James Delle and Elizabeth Clay's recent volume, Archaeology of Domestic Landscapes of the Enslaved in the Caribbean, is a critical contribution to the small but growing literature on the historic built environment of the African diaspora in the Caribbean. Hurricanes, earthquakes, intense island occupation, and impermanent materials often destroyed the built environments of enslaved Africans. Despite these challenges, the built environment of enslavement in the Western Hemisphere has been a significant focus of vernacular architecture studies and historical archaeology since its inception. In the Caribbean, recent efforts by architectural historians have deepened our understanding of the geographic scope and interpretive frameworks of these early modern slave-based societies. Historical archaeologists Delle and Clay provide additional perspectives on the material culture of enslavement in the region, a subject of recent scholarship. Despite its importance, our understanding of the built environment of enslaved Africans in the Caribbean is underdeveloped, owing mainly to the Caribbean's backwater status within the academy. This volume succeeds in introducing readers to the breadth of Afro-Caribbean experiences before and after Emancipation by bringing together a host of archaeological scholars working on different islands and different colonial and postcolonial contexts.

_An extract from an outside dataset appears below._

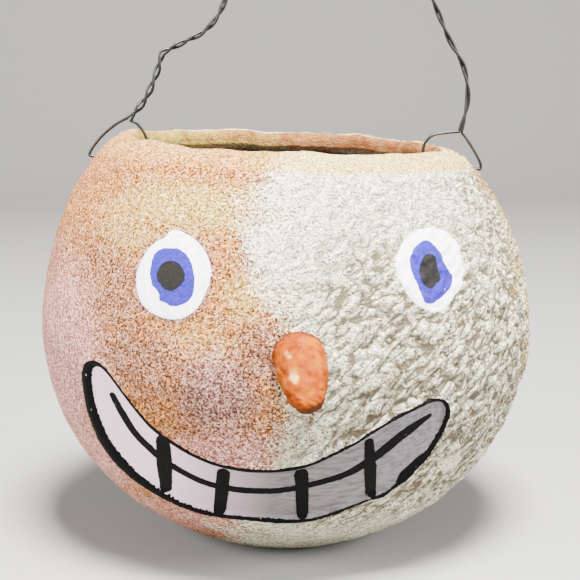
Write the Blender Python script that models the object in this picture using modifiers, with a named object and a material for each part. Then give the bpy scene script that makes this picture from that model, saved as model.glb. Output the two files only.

These contributions are organized into three sets: the first focuses on the built environment of plantations, the second on the island of Jamaica, and the third on colonial projects falling on the periphery of sugar production, namely those in nondominant sugar societies, in urban settings, and on military installations. As Delle and Clay argue in their opening chapter, examining the quality of housing and spatial organizations of enslaved African communities allows for exploration of the relationship between social control and autonomy in the built environment (3). Throughout, two major interpretive [End Page 115] priorities are evident. The first is understanding the long-term changes to the quality of housing, particularly in reference to building material and architectural technology. Many of the chapters focus on the changing quality of housing from early, light, earthfast structures to more substantial barracks-style buildings. The catalysts for these architectural transformations were many and ranged from the need to improve conditions for enslaved communities because of housing reforms, to the need to sustain Caribbean enslaved populations after the end of the transatlantic slave trade. These arguments are not solely centered around the archaeological signatures of standing structures but also encompass the material remains of yards and communal spaces as mediators for community activity.

Charting the settlement patterns of enslaved African communities is the second interpretive priority of the authors in an attempt to understand the spatial parameters of control in both plantation, urban, and military landscapes. Here the authors reject the well-worn dichotomy that organic settlement organization demonstrates enslaved communities' relative control over their lives, while organized buildings in rows or barracks showed higher levels of control by plantation owners and their agents. Kenneth G. Kelly, for example, argues that housing improvement at La Mahaudière was a negotiation, not a paternal improvement (71–73). His interpretation provides a nuanced understanding of how architecture materialized social relationships and power dynamics in the plantation landscape. Scholars often posit arguments of material negotiations, but here Kelly interprets, through the construction of a stone wall and associated landscape features, the physical outcome of these negotiations. Hayden Bassett's approach materially constructs the landscapes of field-workers, as well as plantation and urban domestic servants of John Tharp on the north coast of Jamaica. This interrogation of differentiated lifeways among enslaved African groups on a single plantation system provides a subtle and critical understanding of material life in nineteenth-century Jamaica. Bassett also situates his data in the wider context of slave housing in Jamaica during the eighteenth and nineteenth centuries.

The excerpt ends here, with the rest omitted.